**WHAT YOU NEED TO DO**
The first line to copy is the one with "return finish(name, slab(near"; the last is the one with "from mathutils.geometry import". Copy each line in that range exactly, leaving out all others.

**DATA EXCERPT**
-=-=-
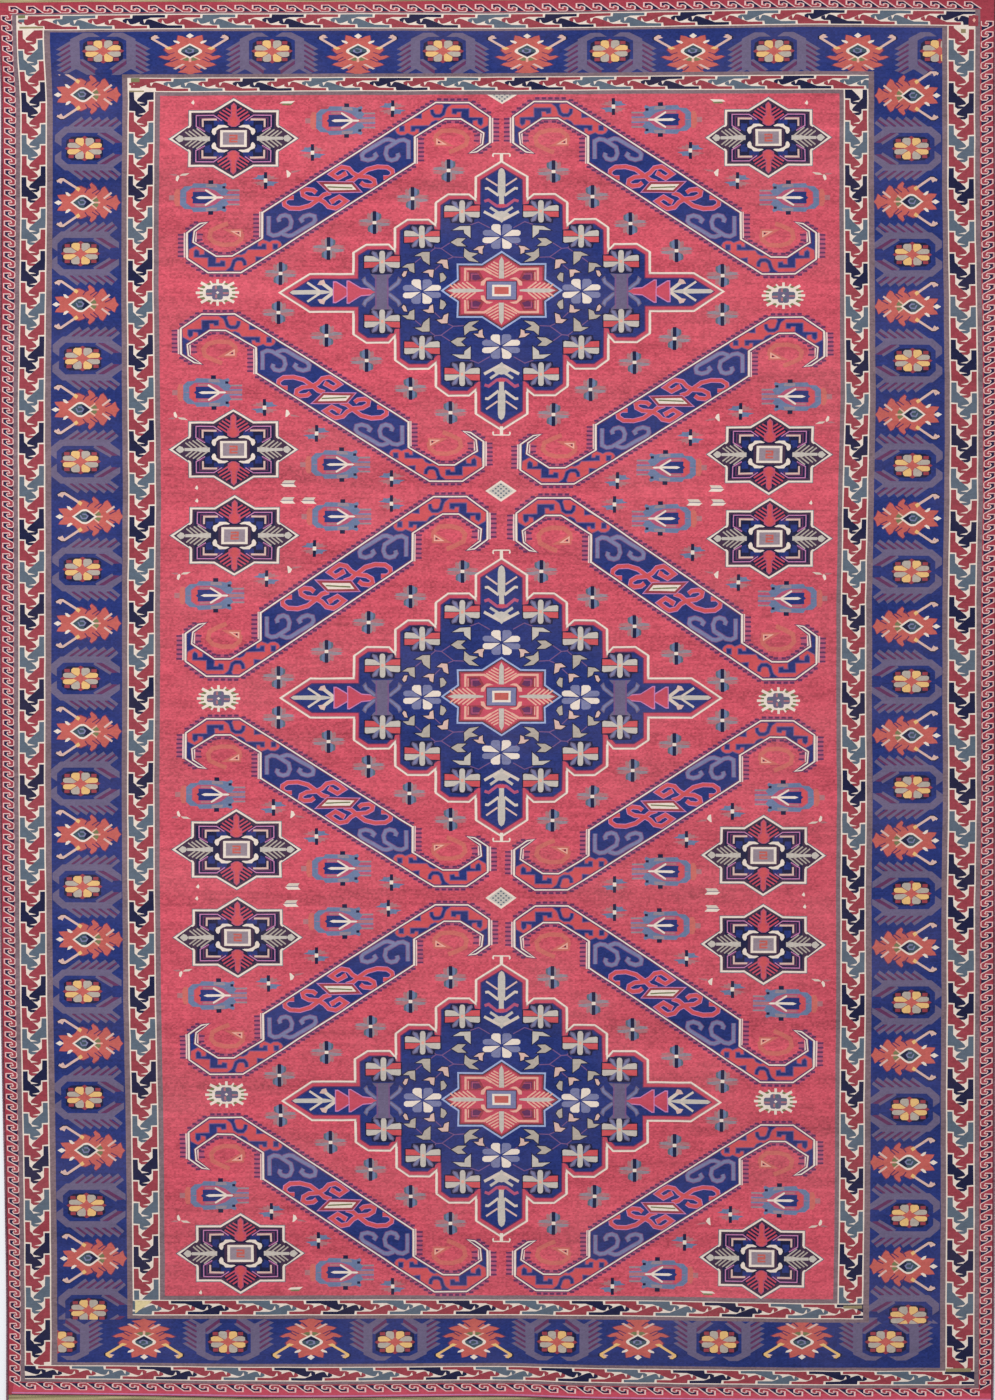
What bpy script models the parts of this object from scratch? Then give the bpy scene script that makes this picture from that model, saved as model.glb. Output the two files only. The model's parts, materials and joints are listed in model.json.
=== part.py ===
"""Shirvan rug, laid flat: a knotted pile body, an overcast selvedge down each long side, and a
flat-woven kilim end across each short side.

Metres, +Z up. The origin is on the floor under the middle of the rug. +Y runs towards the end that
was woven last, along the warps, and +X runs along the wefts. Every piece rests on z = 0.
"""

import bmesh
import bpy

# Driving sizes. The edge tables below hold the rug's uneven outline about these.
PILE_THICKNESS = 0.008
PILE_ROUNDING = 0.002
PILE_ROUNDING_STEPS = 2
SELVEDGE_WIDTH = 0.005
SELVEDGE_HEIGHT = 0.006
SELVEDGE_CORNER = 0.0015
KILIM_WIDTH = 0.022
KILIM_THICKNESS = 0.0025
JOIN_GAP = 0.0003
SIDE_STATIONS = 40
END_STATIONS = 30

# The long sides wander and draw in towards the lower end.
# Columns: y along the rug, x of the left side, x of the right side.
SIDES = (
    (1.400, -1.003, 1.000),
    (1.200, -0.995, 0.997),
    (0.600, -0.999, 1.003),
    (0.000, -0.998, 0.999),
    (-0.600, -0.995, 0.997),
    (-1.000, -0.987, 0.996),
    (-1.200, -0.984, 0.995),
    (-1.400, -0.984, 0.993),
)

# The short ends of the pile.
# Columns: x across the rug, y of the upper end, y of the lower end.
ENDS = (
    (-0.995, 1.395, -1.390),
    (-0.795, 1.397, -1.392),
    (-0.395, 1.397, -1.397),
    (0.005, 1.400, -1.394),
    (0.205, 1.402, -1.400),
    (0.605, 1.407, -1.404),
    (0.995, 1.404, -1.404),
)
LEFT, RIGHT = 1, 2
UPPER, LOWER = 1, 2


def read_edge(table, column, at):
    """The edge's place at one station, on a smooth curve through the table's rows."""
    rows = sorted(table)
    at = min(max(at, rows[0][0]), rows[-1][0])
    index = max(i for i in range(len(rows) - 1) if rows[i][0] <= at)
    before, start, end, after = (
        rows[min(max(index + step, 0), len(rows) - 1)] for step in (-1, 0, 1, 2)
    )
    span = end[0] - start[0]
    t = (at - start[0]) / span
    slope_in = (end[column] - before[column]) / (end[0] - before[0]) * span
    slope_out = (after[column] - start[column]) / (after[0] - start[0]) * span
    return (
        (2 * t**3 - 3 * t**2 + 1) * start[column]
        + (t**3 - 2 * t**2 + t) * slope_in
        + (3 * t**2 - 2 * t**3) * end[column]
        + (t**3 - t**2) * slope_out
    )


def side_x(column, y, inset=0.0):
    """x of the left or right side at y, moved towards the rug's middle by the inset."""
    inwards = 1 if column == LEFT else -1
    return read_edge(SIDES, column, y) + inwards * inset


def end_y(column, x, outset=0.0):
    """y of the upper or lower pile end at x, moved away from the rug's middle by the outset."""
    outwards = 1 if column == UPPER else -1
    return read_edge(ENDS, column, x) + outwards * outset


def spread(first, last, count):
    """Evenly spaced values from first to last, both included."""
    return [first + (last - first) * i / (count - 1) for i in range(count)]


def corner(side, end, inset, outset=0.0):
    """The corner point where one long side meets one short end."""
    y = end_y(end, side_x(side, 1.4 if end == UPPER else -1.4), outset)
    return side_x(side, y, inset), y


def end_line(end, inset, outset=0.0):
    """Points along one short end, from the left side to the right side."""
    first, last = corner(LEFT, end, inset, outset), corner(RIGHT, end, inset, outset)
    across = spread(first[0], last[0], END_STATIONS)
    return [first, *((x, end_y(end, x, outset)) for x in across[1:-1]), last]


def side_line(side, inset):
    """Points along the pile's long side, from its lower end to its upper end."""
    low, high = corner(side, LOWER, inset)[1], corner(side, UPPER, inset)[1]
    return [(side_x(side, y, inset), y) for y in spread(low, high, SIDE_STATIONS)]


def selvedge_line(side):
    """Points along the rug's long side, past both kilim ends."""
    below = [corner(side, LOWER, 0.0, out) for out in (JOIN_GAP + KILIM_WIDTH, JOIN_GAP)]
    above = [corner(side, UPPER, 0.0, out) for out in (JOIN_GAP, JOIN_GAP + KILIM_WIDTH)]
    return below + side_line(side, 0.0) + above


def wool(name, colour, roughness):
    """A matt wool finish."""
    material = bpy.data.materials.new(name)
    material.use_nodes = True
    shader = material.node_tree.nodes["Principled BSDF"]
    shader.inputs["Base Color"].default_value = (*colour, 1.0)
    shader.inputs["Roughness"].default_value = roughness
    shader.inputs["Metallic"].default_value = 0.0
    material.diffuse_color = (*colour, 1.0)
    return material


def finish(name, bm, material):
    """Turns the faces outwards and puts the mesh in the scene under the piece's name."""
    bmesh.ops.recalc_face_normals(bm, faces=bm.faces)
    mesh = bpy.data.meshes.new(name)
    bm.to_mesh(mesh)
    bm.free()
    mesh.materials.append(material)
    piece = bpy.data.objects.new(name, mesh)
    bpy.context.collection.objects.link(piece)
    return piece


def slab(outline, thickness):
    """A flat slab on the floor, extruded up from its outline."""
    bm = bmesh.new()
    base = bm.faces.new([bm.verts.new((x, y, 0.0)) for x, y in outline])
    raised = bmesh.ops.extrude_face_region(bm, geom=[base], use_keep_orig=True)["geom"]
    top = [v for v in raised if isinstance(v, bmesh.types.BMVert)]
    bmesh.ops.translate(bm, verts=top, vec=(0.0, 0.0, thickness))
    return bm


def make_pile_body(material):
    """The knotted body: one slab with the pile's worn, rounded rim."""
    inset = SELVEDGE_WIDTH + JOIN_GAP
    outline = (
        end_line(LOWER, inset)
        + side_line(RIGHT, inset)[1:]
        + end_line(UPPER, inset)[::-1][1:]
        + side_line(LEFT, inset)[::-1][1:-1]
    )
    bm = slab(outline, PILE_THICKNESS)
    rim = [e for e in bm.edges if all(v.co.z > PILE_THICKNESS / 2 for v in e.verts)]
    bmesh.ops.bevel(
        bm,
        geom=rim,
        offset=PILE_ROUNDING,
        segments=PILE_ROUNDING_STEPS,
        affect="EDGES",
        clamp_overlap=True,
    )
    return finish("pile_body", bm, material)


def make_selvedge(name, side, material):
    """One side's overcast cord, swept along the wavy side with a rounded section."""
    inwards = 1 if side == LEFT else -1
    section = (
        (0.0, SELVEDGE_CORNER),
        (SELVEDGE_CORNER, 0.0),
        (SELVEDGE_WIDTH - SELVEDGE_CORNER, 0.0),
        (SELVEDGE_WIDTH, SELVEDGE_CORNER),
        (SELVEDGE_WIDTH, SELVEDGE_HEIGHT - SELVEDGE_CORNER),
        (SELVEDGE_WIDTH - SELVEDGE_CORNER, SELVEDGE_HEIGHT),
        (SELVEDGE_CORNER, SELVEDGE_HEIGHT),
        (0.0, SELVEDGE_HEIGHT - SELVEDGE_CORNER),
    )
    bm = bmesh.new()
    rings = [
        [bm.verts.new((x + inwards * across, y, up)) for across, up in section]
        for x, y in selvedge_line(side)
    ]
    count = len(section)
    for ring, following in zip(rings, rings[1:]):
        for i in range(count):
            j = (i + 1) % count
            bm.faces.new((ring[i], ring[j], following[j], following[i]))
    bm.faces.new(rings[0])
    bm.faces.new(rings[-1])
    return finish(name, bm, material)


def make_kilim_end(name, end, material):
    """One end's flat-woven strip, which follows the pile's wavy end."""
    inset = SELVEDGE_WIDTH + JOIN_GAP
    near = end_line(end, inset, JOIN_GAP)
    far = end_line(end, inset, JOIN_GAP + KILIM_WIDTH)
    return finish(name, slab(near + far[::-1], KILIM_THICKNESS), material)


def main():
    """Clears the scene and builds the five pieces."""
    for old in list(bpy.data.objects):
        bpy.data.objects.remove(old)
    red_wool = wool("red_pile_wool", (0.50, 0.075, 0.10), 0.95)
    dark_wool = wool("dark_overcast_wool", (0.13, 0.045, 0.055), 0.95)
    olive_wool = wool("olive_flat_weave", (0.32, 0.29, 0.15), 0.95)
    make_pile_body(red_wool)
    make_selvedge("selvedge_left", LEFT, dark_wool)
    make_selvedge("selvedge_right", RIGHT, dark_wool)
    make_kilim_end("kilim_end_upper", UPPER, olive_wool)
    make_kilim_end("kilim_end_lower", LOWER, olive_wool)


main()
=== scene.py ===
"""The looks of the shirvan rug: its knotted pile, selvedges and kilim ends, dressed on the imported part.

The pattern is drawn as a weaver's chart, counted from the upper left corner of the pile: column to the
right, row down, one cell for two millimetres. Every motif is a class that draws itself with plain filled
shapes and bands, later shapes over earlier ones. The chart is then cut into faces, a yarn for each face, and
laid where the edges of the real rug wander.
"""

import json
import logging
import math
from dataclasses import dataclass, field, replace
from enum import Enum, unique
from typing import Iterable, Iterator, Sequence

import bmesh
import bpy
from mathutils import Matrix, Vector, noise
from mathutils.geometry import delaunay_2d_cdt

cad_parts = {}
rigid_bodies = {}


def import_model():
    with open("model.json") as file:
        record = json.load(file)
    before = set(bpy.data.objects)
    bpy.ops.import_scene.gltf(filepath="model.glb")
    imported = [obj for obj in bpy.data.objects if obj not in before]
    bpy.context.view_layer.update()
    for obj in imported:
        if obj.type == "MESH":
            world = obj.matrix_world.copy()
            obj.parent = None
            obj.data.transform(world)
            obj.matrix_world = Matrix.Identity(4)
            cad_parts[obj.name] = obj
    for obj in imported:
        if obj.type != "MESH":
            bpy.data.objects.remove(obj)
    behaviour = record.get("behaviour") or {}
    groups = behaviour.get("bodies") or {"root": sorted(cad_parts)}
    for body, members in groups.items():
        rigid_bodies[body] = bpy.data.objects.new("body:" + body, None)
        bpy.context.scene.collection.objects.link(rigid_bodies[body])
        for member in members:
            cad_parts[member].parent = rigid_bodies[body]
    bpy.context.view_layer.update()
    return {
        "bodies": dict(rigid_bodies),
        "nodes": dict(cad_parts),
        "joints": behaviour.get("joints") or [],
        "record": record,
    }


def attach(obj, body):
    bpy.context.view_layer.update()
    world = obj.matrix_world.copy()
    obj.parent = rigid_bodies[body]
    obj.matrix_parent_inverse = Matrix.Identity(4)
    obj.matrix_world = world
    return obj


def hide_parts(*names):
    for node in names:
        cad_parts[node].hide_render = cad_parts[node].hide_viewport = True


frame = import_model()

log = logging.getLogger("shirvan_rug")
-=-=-
**FINAL ANSWER**
    return finish(name, slab(near + far[::-1], KILIM_THICKNESS), material)


def main():
    """Clears the scene and builds the five pieces."""
    for old in list(bpy.data.objects):
        bpy.data.objects.remove(old)
    red_wool = wool("red_pile_wool", (0.50, 0.075, 0.10), 0.95)
    dark_wool = wool("dark_overcast_wool", (0.13, 0.045, 0.055), 0.95)
    olive_wool = wool("olive_flat_weave", (0.32, 0.29, 0.15), 0.95)
    make_pile_body(red_wool)
    make_selvedge("selvedge_left", LEFT, dark_wool)
    make_selvedge("selvedge_right", RIGHT, dark_wool)
    make_kilim_end("kilim_end_upper", UPPER, olive_wool)
    make_kilim_end("kilim_end_lower", LOWER, olive_wool)


main()
=== scene.py ===
"""The looks of the shirvan rug: its knotted pile, selvedges and kilim ends, dressed on the imported part.

The pattern is drawn as a weaver's chart, counted from the upper left corner of the pile: column to the
right, row down, one cell for two millimetres. Every motif is a class that draws itself with plain filled
shapes and bands, later shapes over earlier ones. The chart is then cut into faces, a yarn for each face, and
laid where the edges of the real rug wander.
"""

import json
import logging
import math
from dataclasses import dataclass, field, replace
from enum import Enum, unique
from typing import Iterable, Iterator, Sequence

import bmesh
import bpy
from mathutils import Matrix, Vector, noise
from mathutils.geometry import delaunay_2d_cdt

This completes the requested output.